Detective Joe Gavilan (Ford) is a snarky over-the-hill cop who finds himself partnered with a young recruit, K.C. Calden (Hartnett), to find the culprit behind the massacre of a rap group, in what appears to be a gang-related shooting. Gavilan couldn't care less about the case (as he moonlights as a real estate broker), while Calden has spent the past several years trying to find the man who murdered his father in the line of duty. The duo end up trailing a record label producer, Antoine Sartain (Isaiah Washington), who knows more information he lets on, and interact with a diverse cast of characters, including a psychic, an Internal Affairs investigator named Macko (Bruce Greenwood) obsessed with revenge against Gavilan, rap artists and more as they try to get to the bottom of the case.
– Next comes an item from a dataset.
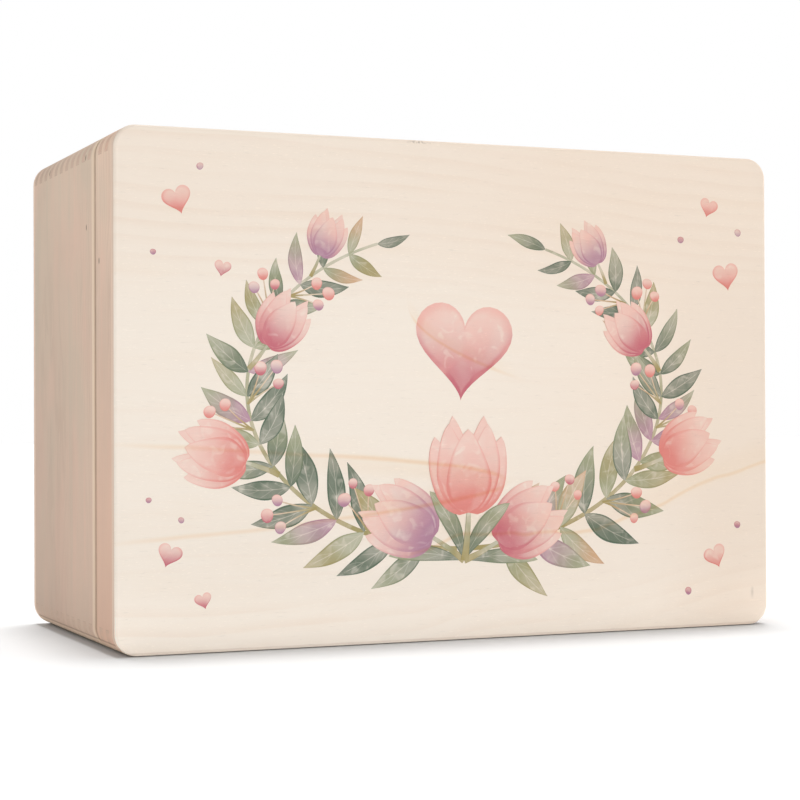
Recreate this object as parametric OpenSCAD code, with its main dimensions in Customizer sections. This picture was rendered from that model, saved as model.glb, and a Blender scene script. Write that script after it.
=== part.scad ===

The film was based on several real-life experiences faced by police officers, and took cues from other successful "buddy cop" films like Lethal Weapon. It was stuck in Development Hell for several years, and changed gears midway through production when it was reworked from a serious drama to a comedic vehicle for Ford and Hartnett.


This film provides examples of:

  • And the Adventure Continues: The film keeps going after all the plot threads are wrapped up, with two scenes playing out over the closing credits (Calden performing in a play and the duo cracking jokes at another crime scene).
  • Author Avatar: Screenwriter Robert Souza was a career LAPD Hollywood Division homicide detective who moonlit as a realtor, much like Gavilan.
  • Based on a True Story: Several jokes taken from Souza's career, such as Gavilan shooting Calden's target at the range, the perp taking the gun off a patrol officer's belt and shooting it in the station parking lot, and Gavilan trying to sell Jerry Duran's house to Julius Armus is based on Souza trying to sell Robert Evans' house to Dodi Fayed.
  • Be as Unhelpful as Possible: Inverted during a scene where Gavilan and Calden are held in separate interrogation rooms by an Internal Affairs investigator who's trying to nail them for improper police conduct. Calden sits on his table and performs yoga in front of an incredulous female investigator, while Gavilan smuggles his phone into the interrogation room and tries to conduct a real estate deal while the IA chief is asking him questions.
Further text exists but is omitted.